- _DIRECTIONS_
Below are several records. Retype exactly those lines running from the one with "for piece in" through the one with "before = set(bpy.data.objects)", end lines included, and no others.

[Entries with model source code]
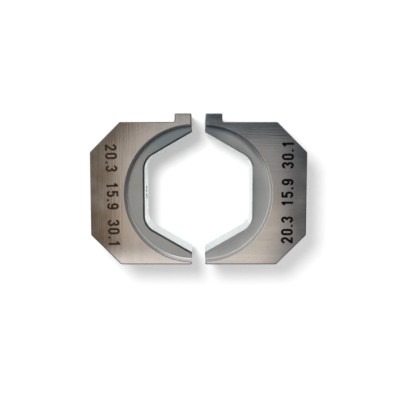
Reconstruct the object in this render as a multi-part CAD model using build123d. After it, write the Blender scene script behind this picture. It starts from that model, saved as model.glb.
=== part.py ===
from build123d import *
import math
import os

# Hexagonal crimping die set: two mirror-image steel halves that a press drives together.
# Frame in mm: X is the press direction, Y points toward the tabs, Z is the crimp axis.
# The origin is on the crimp axis, midway between the halves, on the face they lie on.

# Plate
THICKNESS = 15.9
BODY_HEIGHT = 30.1
BACK_DEPTH = 21.3
BACK_CHAMFER = 6.3
EDGE_BREAK = 0.25

# Retaining tab beside the parting face
TAB_WIDTH = 3.55
TAB_RISE = 1.75
TAB_ROOT_RADIUS = 0.4

# Half-hexagon nest, its mouth corners broken where they meet the parting face
ACROSS_FLATS = 20.3
MOUTH_HEIGHT = 25.9
FLANK_ANGLE = 30.0
NEST_CORNER_RADIUS = 3.4
NEST_EDGE_BREAK = 0.4
TOE_BREAK = 0.3

# Round relief, the same on both faces
RELIEF_DEPTH = 3.0
RELIEF_LIP = 0.6
RELIEF_CENTRE_SET = 0.35
RELIEF_ROOT_RADIUS = 0.5
RELIEF_MOUTH_BREAK = 0.12

# Opening between the parting faces at rest
REST_GAP = 2.9

half_height = BODY_HEIGHT / 2
nest_depth = ACROSS_FLATS / 2
nest_mouth = MOUTH_HEIGHT / 2
nest_flat = nest_mouth - nest_depth * math.tan(math.radians(FLANK_ANGLE))
relief_radius = math.hypot(half_height - RELIEF_LIP, RELIEF_CENTRE_SET)
relief_floors = (RELIEF_DEPTH, THICKNESS - RELIEF_DEPTH)

# How far a cutter runs past the surface it opens
OVERSHOOT = 1.0


def plate_outline():
    """Half-octagon plate with its tab, parting face on X = 0 and the back toward +X."""
    body = Polygon(
        (0, -half_height),
        (BACK_DEPTH - BACK_CHAMFER, -half_height),
        (BACK_DEPTH, -half_height + BACK_CHAMFER),
        (BACK_DEPTH, half_height - BACK_CHAMFER),
        (BACK_DEPTH - BACK_CHAMFER, half_height),
        (TAB_WIDTH, half_height),
        (TAB_WIDTH, half_height + TAB_RISE),
        (0, half_height + TAB_RISE),
        align=None,
    )
    root = [v for v in body.vertices() if abs(v.X - TAB_WIDTH) < 1e-6 and abs(v.Y - half_height) < 1e-6]
    corners = [v for v in body.vertices() if v not in root]
    body = chamfer(corners, EDGE_BREAK)
    root = [v for v in body.vertices() if abs(v.X - TAB_WIDTH) < 1e-6 and abs(v.Y - half_height) < 1e-6]
    return fillet(root, TAB_ROOT_RADIUS)


def nest_outline(grow=0.0):
    """Half-hexagon nest, carried on past the parting face so that its cut opens it."""
    slope = math.tan(math.radians(FLANK_ANGLE))
    reach = grow / math.cos(math.radians(FLANK_ANGLE))
    depth = nest_depth + grow
    mouth = nest_mouth + reach
    flat = mouth - depth * slope
    toe = TOE_BREAK * math.cos(math.radians(FLANK_ANGLE))
    rise = TOE_BREAK * math.sin(math.radians(FLANK_ANGLE))
    past = mouth + TOE_BREAK + OVERSHOOT * (TOE_BREAK + rise) / toe
    outline = Polygon(
        (-OVERSHOOT, -past),
        (toe, rise - mouth),
        (depth, -flat),
        (depth, flat),
        (toe, mouth - rise),
        (-OVERSHOOT, past),
        align=None,
    )
    corners = [v for v in outline.vertices() if abs(v.X - depth) < 1e-6]
    return fillet(corners, NEST_CORNER_RADIUS + grow)


def plate():
    """Plate and tab with the break round both faces and down the corners."""
    blank = extrude(plate_outline(), THICKNESS)
    rims = blank.edges().filter_by(lambda e: e.bounding_box().size.Z < 1e-6)
    return chamfer(rims, EDGE_BREAK)


def relief(floor, outward):
    """Round pocket with a filleted root and a broken mouth, open toward the given face (outward is 1 or -1)."""
    depth = RELIEF_DEPTH + OVERSHOOT
    drum = Cylinder(relief_radius, depth)
    root = drum.edges().filter_by(GeomType.CIRCLE).sort_by(Axis.Z)[0]
    drum = fillet(root, RELIEF_ROOT_RADIUS)
    mouth_level = RELIEF_DEPTH - depth / 2
    flare = Cone(relief_radius, relief_radius + RELIEF_MOUTH_BREAK, RELIEF_MOUTH_BREAK)
    drum += Pos(0, 0, mouth_level - RELIEF_MOUTH_BREAK / 2) * flare
    if outward < 0:
        drum = Rot(180, 0, 0) * drum
    return Pos(-RELIEF_CENTRE_SET, 0, floor + outward * depth / 2) * drum


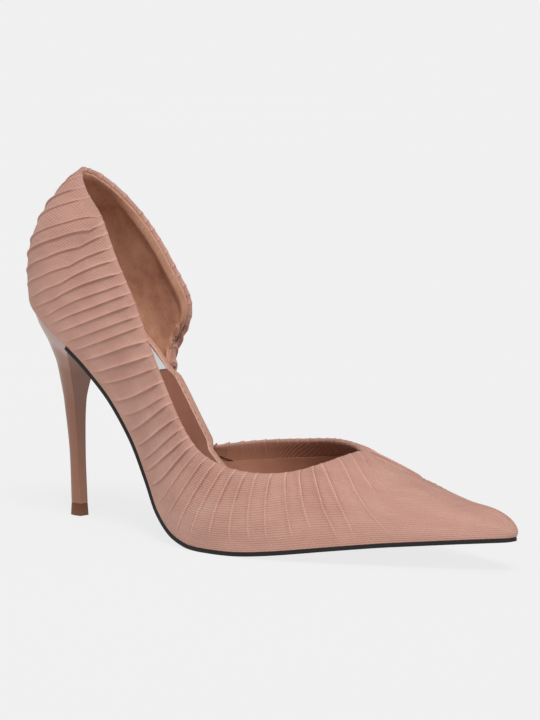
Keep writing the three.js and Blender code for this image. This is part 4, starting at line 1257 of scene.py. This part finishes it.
# %% Finishes of the frame's own nodes
OWN = {
    "heel_tube": STEEL, "top_piece_dowel": STEEL, "heel_screw": STEEL, "steel_shank": STEEL,
    "shank_board": BOARD, "forepart_filler": BOARD, "insole_board": BOARD,
    "footbed_foam": FOAM,
}
for k in range(1, 5):
    OWN[f"heel_nail_{k}"] = STEEL
for k in (1, 2):
    OWN[f"shank_rivet_{k}"] = STEEL
for name, finish in OWN.items():
    for slot_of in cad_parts[name].material_slots:
        slot_of.material = finish
print("finished frame nodes", len(OWN))


# %% [markdown]


# %% [markdown]
# # Light
# Soft light from all around, as from a white tent on a light table, with a broad key light
# from high on the camera's side and a weak, low one from nearer the toe. Broad lights draw
# long soft highlights on the lacquer, and leave only a faint shadow on the floor.

# %% The tent and its lights
FLOOR_GLOW = 0.795       # light that the table gives by itself
TENT_GLOW = 0.34         # light from the tent's cloth all around
FLOOR = plain_finish("light_table_acrylic", "#505050", "#525252", 0.9, 2)
FLOOR_SHADER = FLOOR.node_tree.nodes["Principled BSDF"]
FLOOR_SHADER.inputs["Emission Color"].default_value = (1, 1, 1, 1)
FLOOR_SHADER.inputs["Emission Strength"].default_value = FLOOR_GLOW
FLOOR_SHADER.inputs["Specular IOR Level"].default_value = 0.0
floor.data.materials.append(FLOOR)
world = bpy.data.worlds.new("tent")
world.use_nodes = True
world.node_tree.nodes["Background"].inputs["Color"].default_value = (1, 1, 1, 1)
world.node_tree.nodes["Background"].inputs["Strength"].default_value = TENT_GLOW
bpy.context.scene.world = world
bpy.context.scene.view_settings.view_transform = "Standard"


def sun(name, azimuth, elevation, strength, spread):
    """A broad light from an azimuth and an elevation, in degrees, as is its spread."""
    data = bpy.data.lights.new(name, "SUN")
    data.energy = strength
    data.angle = math.radians(spread)
    lamp = bpy.data.objects.new(name, data)
    bpy.context.collection.objects.link(lamp)
    a, e = math.radians(azimuth), math.radians(elevation)
    toward = Vector((math.sin(a) * math.cos(e), -math.cos(a) * math.cos(e), math.sin(e)))
    lamp.rotation_euler = toward.to_track_quat("Z", "Y").to_euler()


sun("key", 45, 60, 2.1, 25)
sun("front", 62, 20, 0.3, 40)
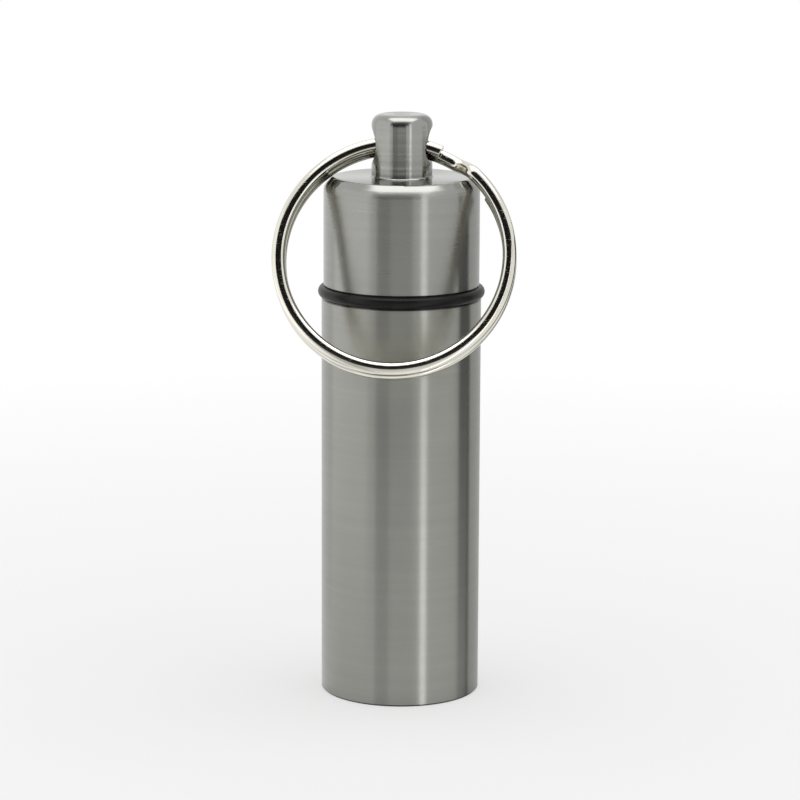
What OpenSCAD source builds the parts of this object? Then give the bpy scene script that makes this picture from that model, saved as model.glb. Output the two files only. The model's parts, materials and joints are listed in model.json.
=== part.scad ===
// Pill fob keychain: a turned canister, a screw cap with a drilled knob, a seal and a split ring.
// Millimetres, +Z up. The origin is the centre of the canister's base, and -Y faces the viewer.

/* [Canister] */
// Outside diameter of the canister
body_d = 14; // [13:0.1:18]
// Height of the canister from its base to its rim
canister_h = 35.3; // [28:0.05:70]
// Wall beside the chamber
chamber_wall = 1.7; // [1.5:0.05:2.4]
// Wall behind the canister's thread
mouth_wall = 0.95; // [0.7:0.05:1.2]
// Thickness of the floor
floor_t = 1.2; // [0.8:0.1:3]
// Radius of the corner between the floor and the chamber's wall
chamber_corner_r = 0.8; // [0.3:0.1:1.5]
// Bevel round the base
base_bevel = 0.15; // [0.05:0.05:0.5]
// Bevel round the outside of the rim
rim_bevel = 0.1; // [0.05:0.05:0.4]
// Bevel round the inside of the mouth
mouth_bevel = 0.3; // [0.1:0.05:0.5]

/* [Cap] */
// How far the cap's side lies inside the canister's side
cap_inset = 0.17; // [0:0.01:0.4]
// Height of the cap from its lower edge to its flat top
cap_h = 9.52; // [7:0.02:16]
// Width of the bevel that makes the cap's shoulder
shoulder_bevel = 0.76; // [0.4:0.01:1.2]
// Radius of the shoulder's lower edge
shoulder_low_r = 0.9; // [0.1:0.05:1.2]
// Radius of the shoulder's upper edge
shoulder_top_r = 0.3; // [0.05:0.05:0.6]
// Bevel round the cap's lower edge
cap_bevel = 0.1; // [0.05:0.05:0.4]
// Thickness of metal left above the hollow in the cap
cap_top_t = 2.4; // [1.5:0.1:4]

/* [Thread] */
// Depth of the thread's ridges on the plug and in the mouth
thread_depth = 0.6; // [0.4:0.05:0.7]
// Radial play between a ridge and the root that it runs in
thread_play = 0.05; // [0.03:0.01:0.1]
// Length of the cap's plug below the canister's rim
plug_l = 5.55; // [4:0.05:8]
// Depth of the wide, threaded part of the mouth below the plug's end
mouth_extra = 0.6; // [0.3:0.1:2]
// Wall of the hollow plug under its thread
plug_wall = 1.15; // [0.8:0.05:1.5]
// Bevel round the plug's end
plug_bevel = 0.35; // [0.1:0.05:0.5]

/* [Seal] */
// Diameter of the seal's cord before it is squeezed
seal_cord_d = 1.2; // [1:0.05:2]
// Share of the cord's diameter that the screwed cap squeezes out
seal_squeeze = 0.12; // [0.05:0.01:0.25]
// How far the squeezed seal stands out past the canister's wall
seal_proud = 0.31; // [0.05:0.01:0.6]
// Play between the seal and each metal face next to it
seal_play = 0.02; // [0.01:0.01:0.05]

/* [Knob] */
// Diameter of the knob
knob_d = 5.32; // [5.1:0.02:5.8]
// Height of the knob above the cap's flat top
knob_h = 5.46; // [5.2:0.01:8]
// Radius of the knob's rounded top edge
knob_top_r = 0.9; // [0.3:0.05:1.2]
// Radius of the small corner where the knob meets the cap
knob_foot_r = 0.2; // [0.1:0.05:0.4]
// Height of the hole's centre above the cap's flat top
hole_rise = 2.76; // [2.4:0.01:3.1]
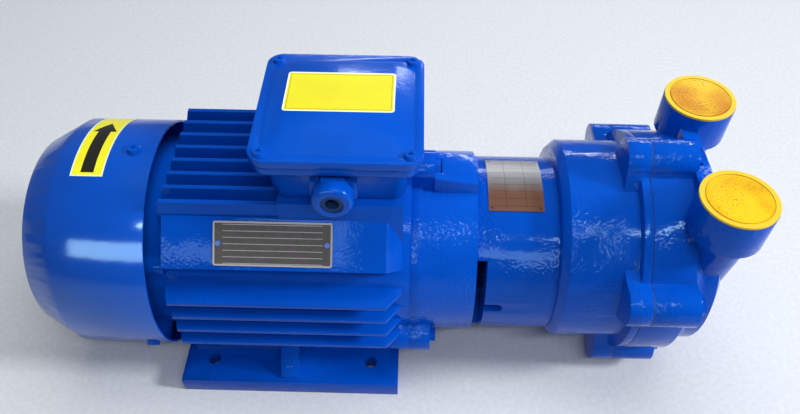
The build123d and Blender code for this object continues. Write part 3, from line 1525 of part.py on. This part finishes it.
# Push-in caps on the two nozzles
for side, cap_name in ((-1, "discharge_cap"), (1, "suction_cap")):
    with BuildPart() as cap:
        with BuildSketch(level(nozzle_top, nozzle_x, side * nozzle_y)):
            Circle(cap_flange_radius)
        extrude(amount=cap_flange_thickness)
        with BuildSketch(level(nozzle_top, nozzle_x, side * nozzle_y)):
            Circle(port_mouth_radius - cap_spigot_clearance)
            Circle(port_mouth_radius - cap_spigot_clearance - cap_wall, mode=Mode.SUBTRACT)
        extrude(amount=-cap_spigot_depth)
        with BuildSketch(level(nozzle_top + cap_flange_thickness, nozzle_x, side * nozzle_y)):
            Circle(cap_groove_radius)
            Circle(cap_groove_radius - cap_groove_width, mode=Mode.SUBTRACT)
        extrude(amount=-cap_groove_depth, mode=Mode.SUBTRACT)
    cap.part.label = cap_name
    export_step(cap.part, "parts/" + cap_name + ".step")

for piece in (motor_frame, stator_core, stator_windings, drive_end_shield, rear_end_shield,
              drive_shield_bolts, rear_shield_bolts, fan_cover, fan_cover_screws,
              rear_bearing_outer, front_bearing_outer, rear_bearing_inner, front_bearing_inner,
              wave_spring, shaft, rotor_core, rotor_end_rings, cooling_fan, fan_circlip,
              terminal_box_base, terminal_box_gasket, terminal_box_lid, lid_screws, terminal_board,
              terminal_studs, cable_gland_body, cable_gland_nut, cable_gland_seal,
              motor_nameplate, motor_plate_rivets, pump_casing, casing_screws, drain_plug,
              seal_seat, seal_head, slinger_ring, impeller, impeller_key, impeller_washer,
              impeller_screw, port_plate, valve_flap, valve_stop, valve_screws, cover_gasket,
              pump_cover, cover_bolts, pump_nameplate):
    export_step(piece.part, "parts/" + piece.part.label + ".step")
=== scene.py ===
from math import cos, radians, sin, sqrt

import bmesh
import bpy
from mathutils import Matrix, Vector


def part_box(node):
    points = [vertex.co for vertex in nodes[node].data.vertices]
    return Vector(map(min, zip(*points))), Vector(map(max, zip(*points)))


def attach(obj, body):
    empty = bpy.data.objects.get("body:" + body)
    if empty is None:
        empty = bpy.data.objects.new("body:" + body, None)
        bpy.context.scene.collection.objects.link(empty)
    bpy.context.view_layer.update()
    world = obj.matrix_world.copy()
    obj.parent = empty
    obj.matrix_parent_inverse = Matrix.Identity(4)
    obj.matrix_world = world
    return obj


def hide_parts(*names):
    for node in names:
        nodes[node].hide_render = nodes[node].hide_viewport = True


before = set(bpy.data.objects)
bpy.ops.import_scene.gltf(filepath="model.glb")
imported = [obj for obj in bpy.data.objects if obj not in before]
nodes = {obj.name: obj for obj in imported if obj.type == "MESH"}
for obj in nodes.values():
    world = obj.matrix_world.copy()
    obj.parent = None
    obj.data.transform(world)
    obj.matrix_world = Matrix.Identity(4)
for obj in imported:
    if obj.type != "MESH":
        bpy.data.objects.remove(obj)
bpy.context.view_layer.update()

# Studio: the photograph's standpoint above the terminal box side, a pale floor, a
# key lamp at the right, long narrow lamps that draw the highlights, and one broad
# softbox that only fills the shadows.
scene = bpy.context.scene
shaft_height = 0.090
sensor_width = 36
focal_pixels = 721.03
frame_pixels = 800
standpoint = Vector((0.09092, -0.36081, 0.4365 + shaft_height))
look_down = radians(48.20)
look_aside = radians(-1.16)
head_tilt = radians(-0.38)

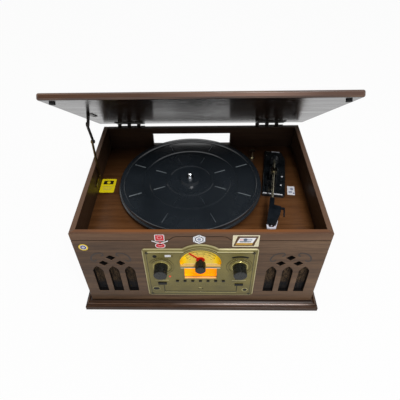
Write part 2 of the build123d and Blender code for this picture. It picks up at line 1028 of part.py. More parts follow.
def platter():
    rim_inner = platter_rim_radius - platter_lip_width
    bore = shaft_bearing_radius + running_fit
    step = platter_edge_step
    skirt = platter_rim_radius - platter_skirt
    sleeve_foot = bearing_boss_top + sleeve_gap
    band = platter_face - platter_band_drop
    ring = platter_face + platter_ring_rise
    flange_top = platter_flange_base + platter_flange_thickness
    belt_inner = belt_ring_radius - belt_ring_wall
    body = turned([
        (bore, sleeve_foot),
        (sleeve_radius, sleeve_foot),
        (sleeve_radius, platter_underside),
        (belt_inner, platter_underside),
        (belt_inner, belt_ring_base),
        (belt_ring_radius, belt_ring_base),
        (belt_ring_radius, platter_underside),
        (skirt, platter_underside),
        (skirt, platter_flange_base),
        (platter_flange_radius, platter_flange_base),
        (platter_flange_radius, flange_top),
        (platter_rim_radius, flange_top + flange_rise),
        (platter_rim_radius, platter_top - step),
        (platter_rim_radius - step, platter_top),
        (rim_inner + step, platter_top),
        (rim_inner, platter_top - step),
        (rim_inner - step, platter_face),
        (platter_band_outer, platter_face),
        (platter_band_outer - step, band),
        (platter_band_inner + step, band),
        (platter_band_inner, platter_face),
        (platter_ring_outer, platter_face),
        (platter_ring_outer - step, ring),
        (platter_ring_inner + step, ring),
        (platter_ring_inner, platter_face),
        (hub_radius, platter_face),
        (hub_radius - step, hub_top),
        (bore, hub_top),
    ])
    for index in range(rib_count):
        angle = (index + 0.5) * 360 / rib_count
        for start, end in ((inner_rib_start, inner_rib_end), (outer_rib_start, outer_rib_end)):
            rib = block(start, end, -rib_width / 2, rib_width / 2, platter_face - rib_root,
                        platter_face + rib_height)
            body += Rot(0, 0, angle) * rib
    return Pos(platter_x, platter_y, deck_z) * body


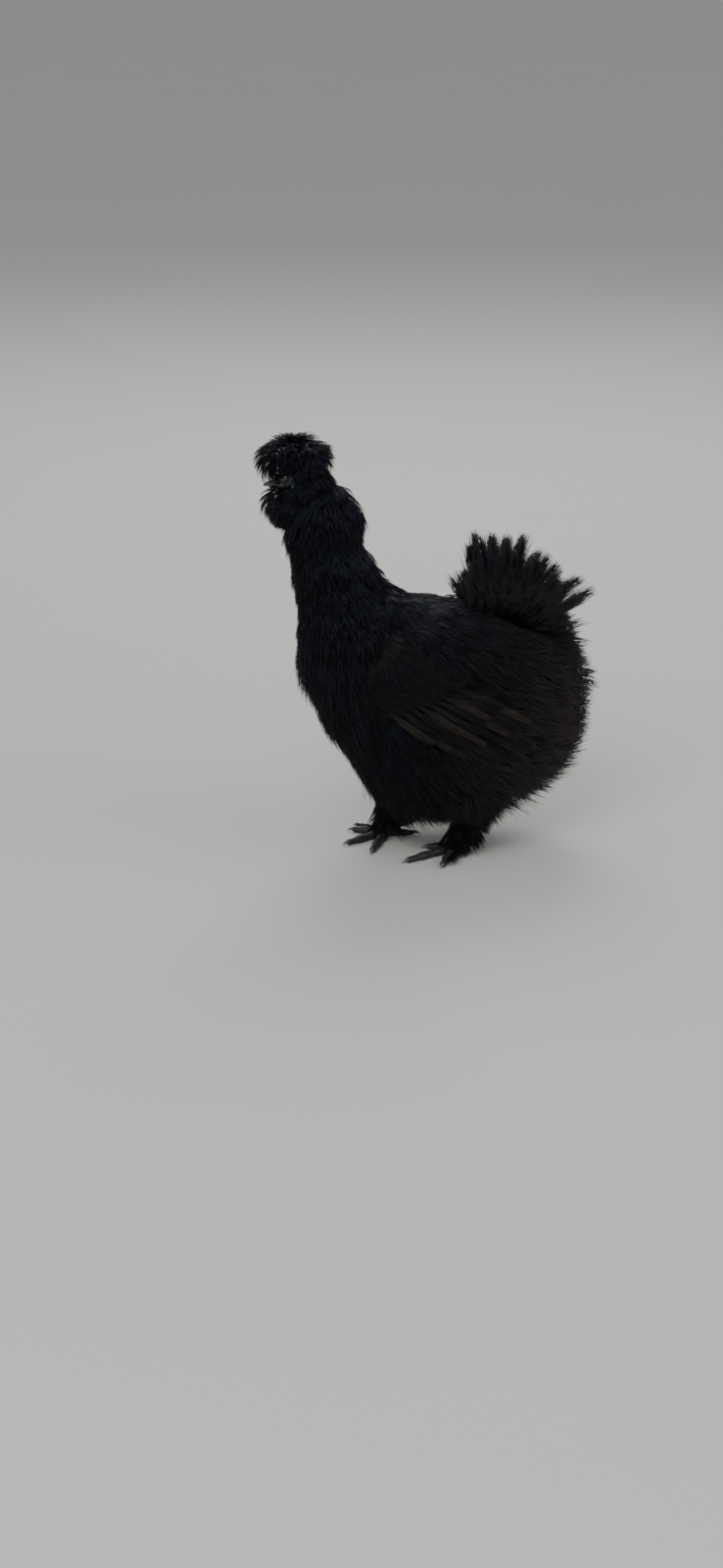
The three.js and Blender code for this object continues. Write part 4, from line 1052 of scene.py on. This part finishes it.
class HEN_OT_eyes(bpy.types.Operator):
    """Both eyes, wet and dark, with pupil and iris"""

    bl_idname = "hen.eyes"
    bl_label = "Eyes"

    def execute(self, context):
        rows, sides = 18, 28
        for name, side in SIDES.items():
            rings, share = [], []
            for a in np.linspace(0.02, math.pi - 0.02, rows):
                # The cornea stands a little proud of the ball
                r = EYE_RADIUS * (0.985 + 0.035 * math.exp(-((a / 0.62) ** 4)))
                for t in np.arange(sides) / sides * TAU:
                    x, z = r * math.sin(a) * math.cos(t), r * math.sin(a) * math.sin(t)
                    rings.append([x, side * (r * math.cos(a)), z])
                    # From the pupil's edge to the iris
                    share.append(min(max((a - 0.5) / 0.12, 0), 1))
            points, faces = tube_faces(np.array(rings), rows, sides)
            points = on_head(points + np.array([EYE_AT[0], side * EYE_AT[1], EYE_AT[2]]))
            shell(f"eyeball_{name}", points, faces, share + [0, 1], "eye", "eye", f"eye_{name}")
        return {"FINISHED"}


class HEN_OT_beak(bpy.types.Operator):
    """Upper and lower beak, with nostrils and the line of the mouth"""

    bl_idname = "hen.beak"
    bl_label = "Beak"

    def execute(self, context):
        rows, sides = 22, 24
        for name, upper in (("upper", True), ("lower", False)):
            reach = BEAK_TIP[0] + (0 if upper else 4) - BEAK_ROOT
            wide, deep, part = (4.6, 5.0, 0.0) if upper else (4.6 * 0.82, 2.7, 0.2)
            rings, share = [], []
            for s in np.linspace(0, 0.985, rows):
                x = BEAK_ROOT + reach * s
                taper = math.sqrt(1 - s**2 * 0.93)
                along = (x - BEAK_ROOT) / (BEAK_TIP[0] - BEAK_ROOT)
                mouth = MOUTH_HEIGHT + (BEAK_TIP[2] - MOUTH_HEIGHT) * along**2 - part
                for a in np.arange(sides) / sides * TAU:
                    c, n = math.cos(a), math.sin(a)
                    # A ridge along the top, and an edge a little hollow beneath
                    ridge = deep * taper * (n ** 0.9 if n > 0 else -0.12 * abs(n))
                    z = mouth + (ridge if upper else -ridge)
                    y = wide * taper * math.copysign(abs(c) ** (0.9 if n > 0 else 0.8), c)
                    nostril = math.exp(-(((x + 20.5) / 1.5) ** 2) - ((z + 2.5) / 0.8) ** 2) if upper else 0
                    rings.append([x, y * (1 - 0.22 * nostril), z])
                    share.append(s)
            points, faces = tube_faces(np.array(rings), rows, sides)
            share = np.array(share + [0, 1]) * 0.6
            shell(f"beak_{name}_horn", on_head(points), faces, share, "horn", "beak", f"beak_{name}")
        return {"FINISHED"}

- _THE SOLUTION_
for piece in (motor_frame, stator_core, stator_windings, drive_end_shield, rear_end_shield,
              drive_shield_bolts, rear_shield_bolts, fan_cover, fan_cover_screws,
              rear_bearing_outer, front_bearing_outer, rear_bearing_inner, front_bearing_inner,
              wave_spring, shaft, rotor_core, rotor_end_rings, cooling_fan, fan_circlip,
              terminal_box_base, terminal_box_gasket, terminal_box_lid, lid_screws, terminal_board,
              terminal_studs, cable_gland_body, cable_gland_nut, cable_gland_seal,
              motor_nameplate, motor_plate_rivets, pump_casing, casing_screws, drain_plug,
              seal_seat, seal_head, slinger_ring, impeller, impeller_key, impeller_washer,
              impeller_screw, port_plate, valve_flap, valve_stop, valve_screws, cover_gasket,
              pump_cover, cover_bolts, pump_nameplate):
    export_step(piece.part, "parts/" + piece.part.label + ".step")
=== scene.py ===
from math import cos, radians, sin, sqrt

import bmesh
import bpy
from mathutils import Matrix, Vector


def part_box(node):
    points = [vertex.co for vertex in nodes[node].data.vertices]
    return Vector(map(min, zip(*points))), Vector(map(max, zip(*points)))


def attach(obj, body):
    empty = bpy.data.objects.get("body:" + body)
    if empty is None:
        empty = bpy.data.objects.new("body:" + body, None)
        bpy.context.scene.collection.objects.link(empty)
    bpy.context.view_layer.update()
    world = obj.matrix_world.copy()
    obj.parent = empty
    obj.matrix_parent_inverse = Matrix.Identity(4)
    obj.matrix_world = world
    return obj


def hide_parts(*names):
    for node in names:
        nodes[node].hide_render = nodes[node].hide_viewport = True


before = set(bpy.data.objects)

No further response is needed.